Before the LDR arrived, the Swell Pedal had to consist of a Meccano-geared pot. This often became noisy after a short period of use, especially if the instrument was played by someone with a rhythmic right foot! The main amplifier itself had to be treated with respect, with possibly 450V on the anodes of the output valves. Fortunately, Messrs Tobey and Dinsdale soon ousted that bulky and heavy chassis from the organ and were the forerunners of current small but powerful power amplifiers.
Yes — organ construction was a massive commitment a generation ago. Also, there was nowhere you could actually go to hear your organ before you built it: once started, the process could take a couple of years because of the time involved in winding hundreds of coils and working out a suitable method of keying.

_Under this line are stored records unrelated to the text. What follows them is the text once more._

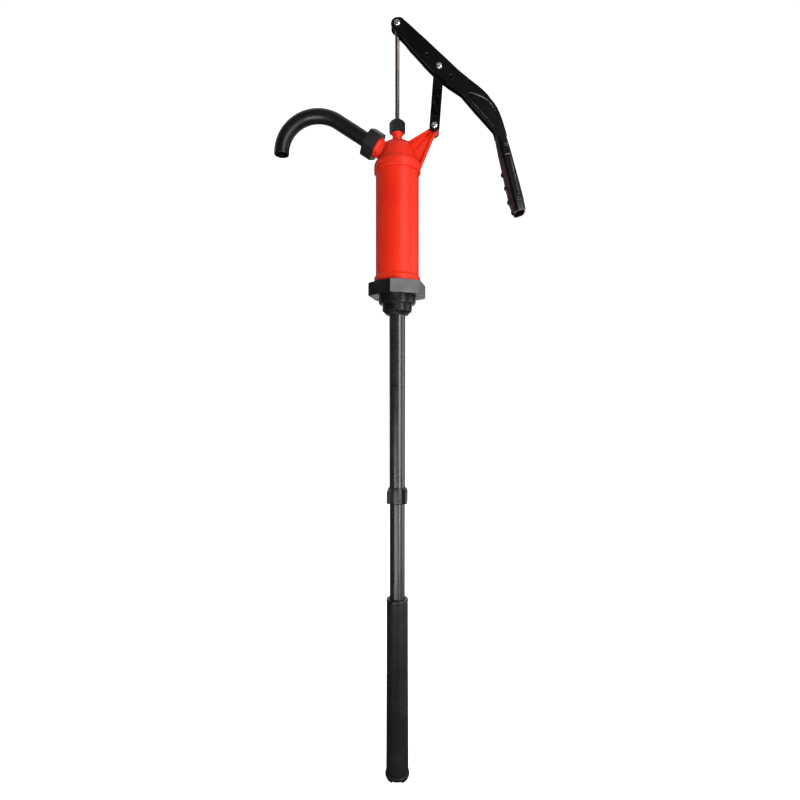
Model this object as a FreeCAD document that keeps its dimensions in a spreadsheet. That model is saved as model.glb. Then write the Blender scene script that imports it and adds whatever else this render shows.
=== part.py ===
import FreeCAD, Part
import math
import os
import Sketcher

# Hand operated drum barrel pump: a double-acting looking but single-acting
# lift pump.  Millimetres.  The origin is the centre of the bung seat, which is
# the underside of the hexagonal flange of the bung adapter, on the tube axis.
# +Z runs up along the plunger rod, +X points to the lever side and the spout
# leaves towards -X.

V = FreeCAD.Vector
R = FreeCAD.Rotation
doc = FreeCAD.newDocument("drum_barrel_pump")
sheet = doc.addObject("Spreadsheet::Sheet", "Dims")
D = {}


def cell(name, value, note=""):
    row = len(D) + 2
    sheet.set("A%d" % row, name)
    sheet.set("B%d" % row, str(value))
    sheet.set("C%d" % row, note)
    sheet.setAlias("B%d" % row, name)
    D[name] = float(value)


sheet.set("A1", "name")
sheet.set("B1", "value")
sheet.set("C1", "meaning")

# barrel and head
cell("barrel_or", 34.5, "barrel outer radius")
cell("barrel_ir", 31.5, "barrel bore radius")
cell("barrel_low", 7, "barrel lower end")
cell("barrel_top", 206, "barrel upper end")
cell("ridge_or", 37.0, "barrel foot ridge radius")
cell("ridge_top", 33.5, "top of the foot ridge")
cell("ring_or", 37.3, "head clamp ring radius")
cell("ring_low", 197, "head clamp ring lower edge")
cell("ring_top", 214.6, "head clamp ring upper edge")
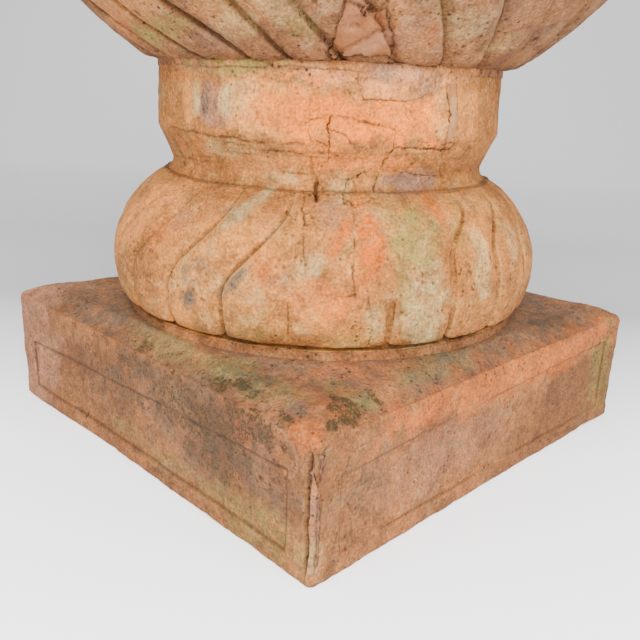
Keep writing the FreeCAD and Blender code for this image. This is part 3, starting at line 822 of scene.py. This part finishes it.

If fathers were game for the task, it's that much easier for their sons. There is no lack of published detail, solid state circuitry has reduced the risk of a good 'belt' to those unused to the art of electronics and purpose-designed devices have telescoped both the time and space involved. Specialist suppliers such as Wersi, offering a vast range of superb instruments, and Maplin are extremely helpful to those venturing into construction.
If building from a kit, it is possible to listen to the final version before deciding if it is to your musical taste. Finally, it is probably true to say that, thanks to the mass production of solid-state devices, the cost of building an organ has risen slower than inflation over the past thirty years.
Perhaps the only aspect to cause the constructor to hesitate today is the choice of possible avenues — but that must be his decision!